How to Profit from the Implausible: The Black Swan
“All swans are white.” For centuries, this statement was watertight. Every snowy specimen corroborated this. A swan in a different color? Unthinkable. That was until the year 1697, when Willem de Vlamingh saw a black swan for the first time during an expedition to Australia. Since then, black swans have become symbols of the improbable.
You invest money in the stock market. Year in, year out, the Dow Jones rises and falls a little. Gradually, you grow accustomed to this gentle up and down. Then, suddenly, a day like October 19, 1987, comes around and the stock market tumbles 22 percent. With no warning. This event is a Black Swan, as described by Nassim Taleb in his book with the same title.
A Black Swan is an unthinkable event that massively affects your life, your career, your company, your country. There are positive and negative Black Swans. The meteorite that flattens you, Sutter’s discovery of gold in California, the collapse of the Soviet Union, the invention of the transistor, the Internet browser, the overthrow of Egyptian dictator Mubarak, or another encounter that upturns your life completely—all are Black Swans.
Think what you like of former U.S. secretary of defense Donald Rumsfeld, but at a press conference in 2002, he expressed a philosophical thought with exceptional clarity when he offered this observation: There are things we know (“known facts”), there are things we do not know (“known unknowns”), and there are things we do not know that we do not know (“unknown unknowns”).
How big is the universe? Does Iran have nuclear weapons? Does the Internet make us smarter or dumber? These are “known unknowns.” With enough effort, we can hope to answer these one day. Unlike the “unknown unknowns.” No one foresaw Facebook mania ten years ago. It is a Black Swan.
Why are Black Swans important? Because, as absurd as it may sound, they are cropping up more and more frequently and they tend to become more consequential. Though we can continue to plan for the future, Black Swans often destroy our best-laid plans. Feedback loops and nonlinear influences interact and cause unexpected results. The reason: Our brains are designed to help us hunt and gather. Back in the Stone Age, we hardly ever encountered anything truly extraordinary. The deer we chased was sometimes a bit faster or slower, sometimes a little bit fatter or thinner. Everything revolved around a stable mean.
Today is different. With one breakthrough, you can increase your income by a factor of ten thousand. Just ask Larry Page, Usain Bolt, George Soros, J.K. Rowling, or Bono. Such fortunes did not exist previously; peaks of this size were unknown. Only in the most recent of human history has this been possible—hence our problem with extreme scenarios. Since probabilities cannot fall below zero, and our thought processes are prone to error, you should assume that everything has an above-zero probability.
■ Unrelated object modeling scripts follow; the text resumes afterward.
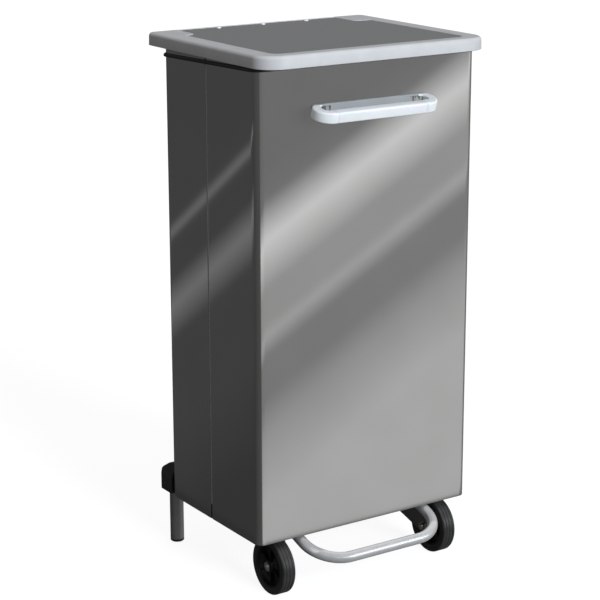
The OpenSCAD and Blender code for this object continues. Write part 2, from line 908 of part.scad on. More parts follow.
module rod_guides() {
    color("gray") at_casing() for (z = guide_z) difference() {
        union() {
            translate([rod_x - 12, inner_d - 2, z - 20]) cube([24, 2, 40]);
            translate([rod_x - 12, rod_y - 12, z]) cube([24, inner_d - rod_y + 12, 3]);
        }
        translate([rod_x, rod_y, z - 1]) cylinder(r = 6, h = 5);
    }
}

module guide_bushes() {
    color("white") at_casing() for (z = guide_z) translate([rod_x, rod_y, z]) difference() {
        union() {
            translate([0, 0, -4]) cylinder(r = 6, h = 8);
            translate([0, 0, 3]) cylinder(r = 8, h = 1.5);
            translate([0, 0, -4]) cylinder(r = 7, h = 4);
        }
        translate([0, 0, -5]) cylinder(r = rod_r + running, h = 12);
    }
}

// ---- lid lug ----

// Plate under the lid with a slot for the rod's upper pin
module lid_lug() {
    near = [-rod_arm * cos(lid_open / 2), -rod_arm * sin(lid_open / 2)];
    far = [-rod_arm, -rod_stroke / 2];
    slot_r = rod_pin_r + 1.35;
    lug_r = slot_r + 3.6;
    reach = norm(far - near);
    top = lid_under - hinge_z;
    color("gray") at_casing() difference() {
        union() {
            yz(rod_x - lever_t / 2, lever_t) translate([hinge_y, hinge_z]) polygon([
                [far[0] - lug_r - 6, top], [far[0] - lug_r, far[1] - 2], [far[0] - 3, far[1] - lug_r],
                [far[0] + 2, far[1] - lug_r], [near[0] + lug_r, near[1] - 3], [near[0] + lug_r, top],
            ]);
            translate([rod_x - 10, rod_y - 16, lid_under - 2]) cube([20, 30, 2]);
        }
        yz(rod_x - lever_t, 2 * lever_t) translate([hinge_y, hinge_z]) {
            for (p = [near, far]) translate(p) circle(slot_r);
            translate(near) rotate(180 + atan2(near[1] - far[1], near[0] - far[0]))
                translate([0, eps - slot_r]) square([reach, 2 * (slot_r - eps)]);
        }
        for (y = [-10, 8]) translate([rod_x - 6, rod_y + y, lid_under - 3]) cylinder(r = 1.6, h = 4);
    }
}

module lug_screws() {
    color("silver") at_casing() for (y = [-10, 8]) translate([rod_x - 6, rod_y + y, 0]) {
        translate([0, 0, lid_under - 2]) cylinder(r = 1.6, h = 2);
        translate([0, 0, lid_under - 4]) cylinder(r1 = 2, r2 = 3.2, h = 2);
    }
}

front_casing();
rear_casing();
seam_strips();
rim_profile();
bag_strap();
bottom_tray();
tray_posts();
base_frame();
wall_rivets();
wheel_brackets();
bracket_bolts();
axle_bolts();
axle_nuts();
axle_spacers();
left_tyre();
left_hub();
left_wheel_bush();
right_tyre();
right_hub();
right_wheel_bush();
leg_frame();
leg_brackets();
bracket_screws();
leg_caps();
corner_bumpers();
handle_base();
handle_grip();
handle_left_end();
handle_right_end();
handle_screws();
hinge_base();
hinge_pin();
hinge_leaf();
hinge_rivets();
lid_shell();
lid_panel();
lid_buffers();
lid_lug();
lug_screws();
pedal_bar();
pivot_tube();
pivot_bushes();
pivot_shaft();
pivot_brackets();
shaft_clips();
push_rod();
rod_clevises();
rod_pins();
rod_guides();
guide_bushes();
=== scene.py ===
import math

import bmesh
import bpy
from mathutils import Matrix, Vector


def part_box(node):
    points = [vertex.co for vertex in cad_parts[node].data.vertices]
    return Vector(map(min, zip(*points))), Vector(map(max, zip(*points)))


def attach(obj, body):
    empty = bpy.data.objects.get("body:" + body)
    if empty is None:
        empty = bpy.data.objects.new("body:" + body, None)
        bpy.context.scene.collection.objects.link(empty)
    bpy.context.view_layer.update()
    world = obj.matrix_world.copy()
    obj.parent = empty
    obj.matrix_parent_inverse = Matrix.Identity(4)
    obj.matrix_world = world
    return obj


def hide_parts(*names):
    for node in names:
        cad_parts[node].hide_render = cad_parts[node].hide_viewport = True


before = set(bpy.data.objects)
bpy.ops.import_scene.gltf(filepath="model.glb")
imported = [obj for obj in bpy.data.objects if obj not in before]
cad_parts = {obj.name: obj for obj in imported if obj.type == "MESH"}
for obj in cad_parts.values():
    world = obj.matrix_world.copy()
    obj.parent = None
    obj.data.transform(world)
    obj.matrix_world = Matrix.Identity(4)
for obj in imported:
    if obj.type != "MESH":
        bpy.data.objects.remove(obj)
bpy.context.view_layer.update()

MM = 0.001
scene = bpy.context.scene
scene.view_settings.view_transform = "Standard"

# ---- places taken from the frame ----

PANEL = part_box("front_casing")
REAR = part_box("rear_casing")
HALF_W = PANEL[1].x
FRONT_Y = PANEL[0].y
BACK_Y = REAR[1].y
CASING_Y = (FRONT_Y + BACK_Y) / 2
CASING_R = 15 * MM


# ---- meshes ----

def arc(x, y, r, start, end, steps=8):
    """Points on an arc about (x, y), between two angles in degrees."""
    angles = [math.radians(start + (end - start) * k / steps) for k in range(steps + 1)]
    return [(x + r * math.cos(a), y + r * math.sin(a)) for a in angles]


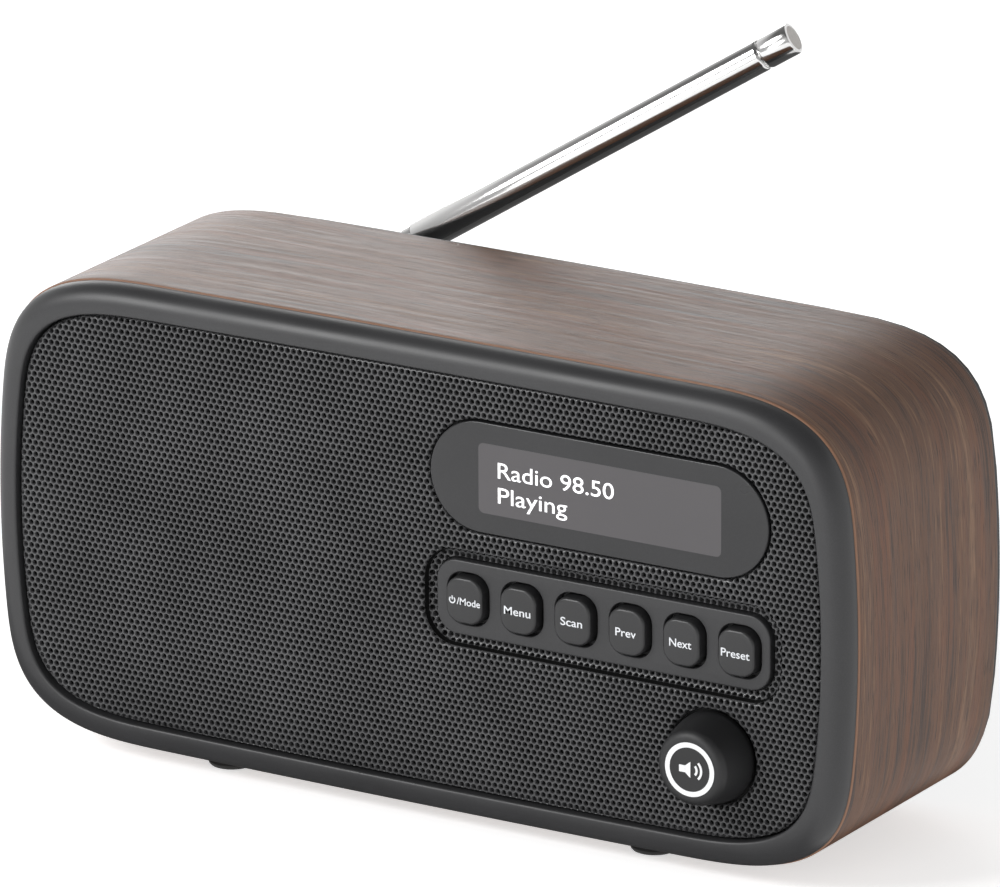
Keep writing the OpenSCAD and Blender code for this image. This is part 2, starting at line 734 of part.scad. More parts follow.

So, what can be done? Put yourself in situations where you can catch a ride on a positive Black Swan (as unlikely as that is). Become an artist, inventor, or entrepreneur with a scalable product. If you sell your time (e.g., as an employee, dentist, or journalist), you are waiting in vain for such a break. But even if you feel compelled to continue as such, avoid surroundings where negative Black Swans thrive. This means: Stay out of debt, invest your savings as conservatively as possible, and get used to a modest standard of living—no matter whether your big breakthrough comes or not.